▶ [GIVEN EXERCISE]: Reproduce exactly the opening lines of the listing, stopping after the line that contains "roll: float = 0.0207" and including it.

▶ [AVAILABLE DATA]:
----
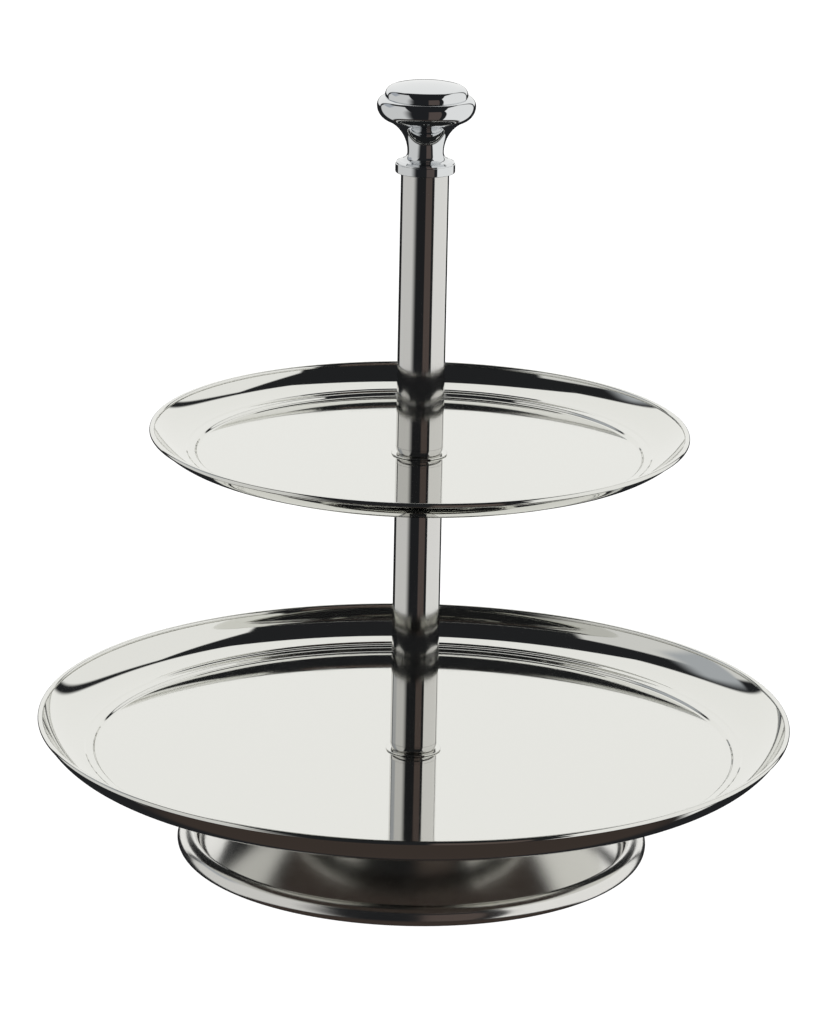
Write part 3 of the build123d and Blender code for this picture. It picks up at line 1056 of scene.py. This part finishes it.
@dataclass
class Studio:
    """The pale floor, the room that the metal reflects and the camera.

    Attributes:
        floor_half: Half the floor's side, metres.
        floor_colour: sRGB hex of the floor's paint.
        floor_glow: Strength of the floor's own white light.
        below: sRGB hex of the room seen steeply downwards, painted shade of the table in the
            stand's shadow.
        dark: sRGB hex of the room between the panels.
        ground_edge: Angles above the horizon over which the one becomes the other, degrees.
        panels: The panels, each one laid over those before it.
        sensor: Width of the camera's sensor, millimetres.
        lens: Focal length, millimetres.
        clip: Nearest and farthest distances that the camera sees, metres.
        aim: Point that the camera looks at, as (x, z).
        distance: Distance of the camera from that point.
        elevation: Angle of the camera above it.
        roll: Turn of the camera about its own view.
    """

    floor_half: float = 40.0
    floor_colour: str = "9A9A98"
    floor_glow: float = 1.0
    # Painted shade: the dark brown of the table in the stand's own shadow, which the metal mirrors
    # in place of the floor
    below: str = "3F3733"
    dark: str = "242527"
    ground_edge: tuple[float, float] = (-54.0, -44.0)
    panels: tuple[Panel, ...] = (
        Panel("FDFDFB", 180.0, -34.0, 44.0, 1.88, low=-2.0),
        Panel("FAFAF8", 90.0, -42.0, 50.0, 1.72, fall_left=0.9, fall_right=0.05),
        Panel("DEDEDC", -90.0, -39.0, 44.0, 1.73, 1.9, 0.9, soft=(3.0, 14.0), soft_top=0.1),
        Panel("B2B6BB", -115.0, -16.0, 16.0, 0.84, low=18.0, soft=(5.0, 5.0), soft_top=0.15),
        Panel("5A504C", 20.0, -14.0, 16.0, 0.53, soft=(2.0, 1.0)),
    )
    sensor: float = 36.0
    lens: float = 183.3
    clip: tuple[float, float] = (0.05, 200.0)
    aim: Point = (-0.25 * MM, 149.3 * MM)
    distance: float = 2197.2 * MM
    elevation: float = radians(16.25)
    roll: float = 0.0207

    def build_room(self) -> None:
        """Builds the room that the metal reflects: the panels on a dark surround."""
        world = bpy.data.worlds.new("Soft studio room")
        bpy.context.scene.world = world
        world.use_nodes = True
        tree = world.node_tree
        tree.nodes.clear()
        direction = add_node(tree, "ShaderNodeTexCoord").outputs["Generated"]
        split = add_node(tree, "ShaderNodeSeparateXYZ", inputs={0: direction})
        up = add_node(
            tree,
            "ShaderNodeMapRange",
            {"interpolation_type": "SMOOTHSTEP"},
            {
                "Value": split.outputs[2],
                "From Min": sin(radians(self.ground_edge[0])),
                "From Max": sin(radians(self.ground_edge[1])),
            },
        )
        # Steeply downwards the room is painted shade, the table in the stand's shadow, blended into
        # the dark surround
        colour = add_node(
            tree,
            "ShaderNodeMix",
            {"data_type": "RGBA"},
            {
                "Factor": up.outputs[0],
                MIX_UNDER: linear(self.below),
                MIX_OVER: linear(self.dark),
            },
        ).outputs[MIX_RESULT]
        for panel in self.panels:
            colour = add_node(
                tree,
                "ShaderNodeMix",
                {"data_type": "RGBA"},
                {
                    "Factor": panel.mask(tree, direction),
                    MIX_UNDER: colour,
                    MIX_OVER: linear(panel.colour),
                },
            ).outputs[MIX_RESULT]
        background = add_node(
            tree, "ShaderNodeBackground", inputs={"Color": colour, "Strength": 1.0}
        )
        add_node(tree, "ShaderNodeOutputWorld", inputs={"Surface": background.outputs[0]})

    def build_floor(self) -> None:
        """Builds the glowing white floor, which the metal doesn't mirror."""
        half = self.floor_half
        mesh = bpy.data.meshes.new("floor")
        corners = [(-half, -half, 0), (half, -half, 0), (half, half, 0), (-half, half, 0)]
        mesh.from_pydata(corners, [], [(0, 1, 2, 3)])
        floor = bpy.data.objects.new("floor", mesh)
        bpy.context.scene.collection.objects.link(floor)
        material = bpy.data.materials.new("White painted board")
        material.use_nodes = True
        tree = material.node_tree
        tree.nodes.clear()
        shader = add_node(
            tree,
            "ShaderNodeBsdfPrincipled",
            inputs={
                "Base Color": linear(self.floor_colour),
                "Roughness": 0.9,
                "Specular IOR Level": 0.0,
                "Emission Color": linear("FFFFFF"),
                "Emission Strength": self.floor_glow,
            },
        )
        add_node(tree, "ShaderNodeOutputMaterial", inputs={"Surface": shader.outputs[0]})
        mesh.materials.append(material)
        floor.visible_glossy = False

    def build_camera(self) -> None:
        """Builds the camera: it looks at the aim point from above, with a slight roll."""
        data = bpy.data.cameras.new("camera")
        camera = bpy.data.objects.new("camera", data)
        bpy.context.scene.collection.objects.link(camera)
        data.lens = self.lens
        data.sensor_width = self.sensor
        data.sensor_fit = "AUTO"
        data.clip_start, data.clip_end = self.clip
        back = Vector((0.0, -cos(self.elevation), sin(self.elevation)))
        aim = Vector((self.aim[0], 0.0, self.aim[1]))
        upright = (-back).to_track_quat("-Z", "Y").to_matrix().to_4x4()
        rolled = upright @ Matrix.Rotation(self.roll, 4, "Z")
        camera.matrix_world = Matrix.Translation(aim + back * self.distance) @ rolled
        bpy.context.scene.camera = camera

    def build(self) -> None:
        """Builds the whole studio."""
        self.build_room()
        self.build_floor()
        self.build_camera()
        bpy.context.scene.view_settings.view_transform = "Standard"
        bpy.context.scene.view_settings.look = "None"


def main() -> None:
    """Builds the studio and the stand, from the foot up."""
    logging.basicConfig(level=logging.INFO, format="%(message)s")
    Studio().build()
    Foot().build()
    TieRod().build()
    Tray("lower_tray", 160.0 * MM, 15.5 * MM, 135.6 * MM, 6.0).build()
    Tray("upper_tray", 113.35 * MM, 10.8 * MM, 93.3 * MM, 10.5).build()
    Bush("lower_bush").build()
    Bush("upper_bush").build()
    Post("lower_post", "lower_tube", "lower_tube_foot", "lower_tube_plug").build()
    Post("upper_post", "upper_tube", "upper_tube_foot").build()
    Knob().build()


if __name__ == "__main__":
    main()
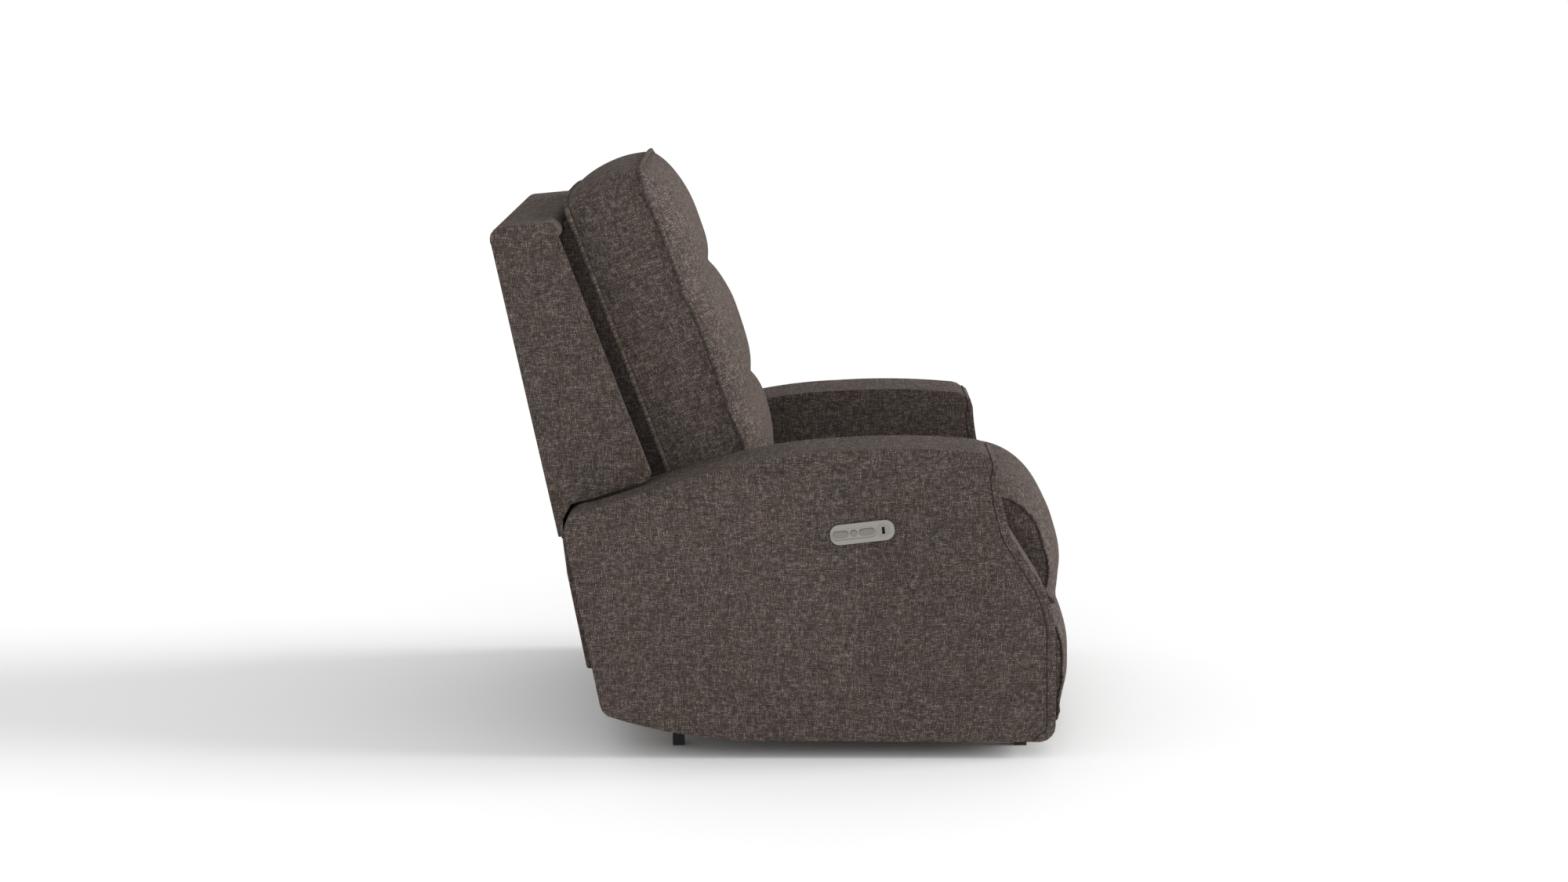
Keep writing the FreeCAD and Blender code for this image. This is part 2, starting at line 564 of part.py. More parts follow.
----
▶ [SOLUTION]:
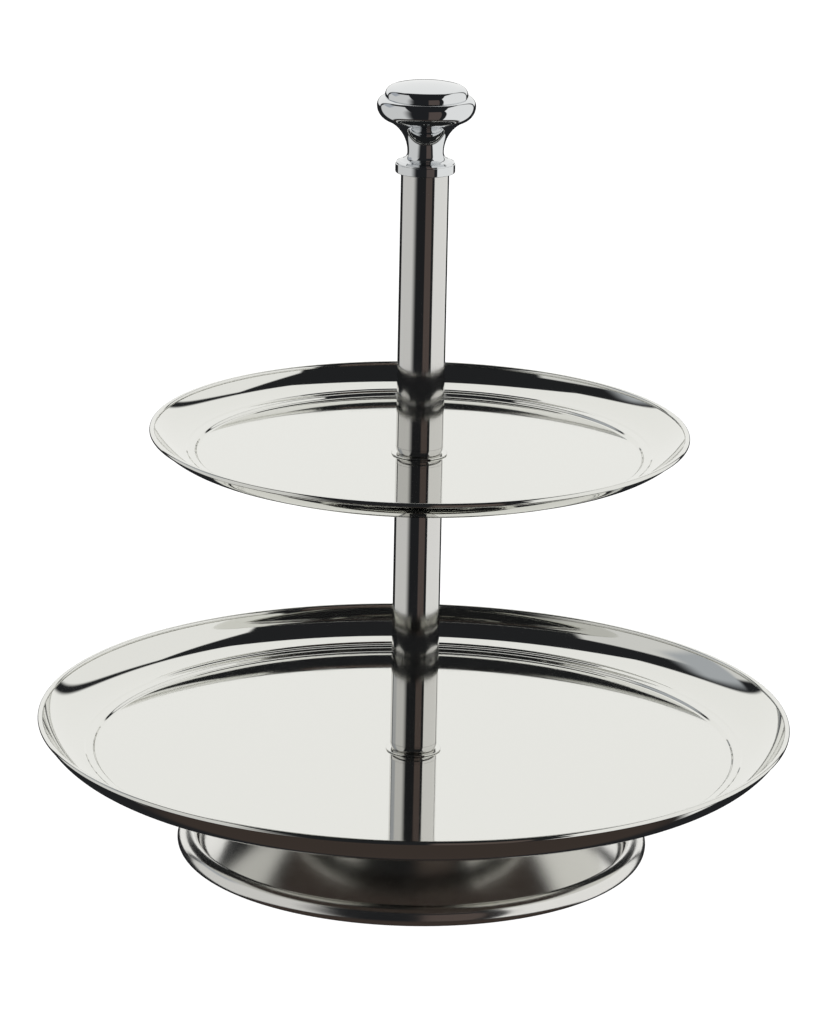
Write part 3 of the build123d and Blender code for this picture. It picks up at line 1056 of scene.py. This part finishes it.
@dataclass
class Studio:
    """The pale floor, the room that the metal reflects and the camera.

    Attributes:
        floor_half: Half the floor's side, metres.
        floor_colour: sRGB hex of the floor's paint.
        floor_glow: Strength of the floor's own white light.
        below: sRGB hex of the room seen steeply downwards, painted shade of the table in the
            stand's shadow.
        dark: sRGB hex of the room between the panels.
        ground_edge: Angles above the horizon over which the one becomes the other, degrees.
        panels: The panels, each one laid over those before it.
        sensor: Width of the camera's sensor, millimetres.
        lens: Focal length, millimetres.
        clip: Nearest and farthest distances that the camera sees, metres.
        aim: Point that the camera looks at, as (x, z).
        distance: Distance of the camera from that point.
        elevation: Angle of the camera above it.
        roll: Turn of the camera about its own view.
    """

    floor_half: float = 40.0
    floor_colour: str = "9A9A98"
    floor_glow: float = 1.0
    # Painted shade: the dark brown of the table in the stand's own shadow, which the metal mirrors
    # in place of the floor
    below: str = "3F3733"
    dark: str = "242527"
    ground_edge: tuple[float, float] = (-54.0, -44.0)
    panels: tuple[Panel, ...] = (
        Panel("FDFDFB", 180.0, -34.0, 44.0, 1.88, low=-2.0),
        Panel("FAFAF8", 90.0, -42.0, 50.0, 1.72, fall_left=0.9, fall_right=0.05),
        Panel("DEDEDC", -90.0, -39.0, 44.0, 1.73, 1.9, 0.9, soft=(3.0, 14.0), soft_top=0.1),
        Panel("B2B6BB", -115.0, -16.0, 16.0, 0.84, low=18.0, soft=(5.0, 5.0), soft_top=0.15),
        Panel("5A504C", 20.0, -14.0, 16.0, 0.53, soft=(2.0, 1.0)),
    )
    sensor: float = 36.0
    lens: float = 183.3
    clip: tuple[float, float] = (0.05, 200.0)
    aim: Point = (-0.25 * MM, 149.3 * MM)
    distance: float = 2197.2 * MM
    elevation: float = radians(16.25)
    roll: float = 0.0207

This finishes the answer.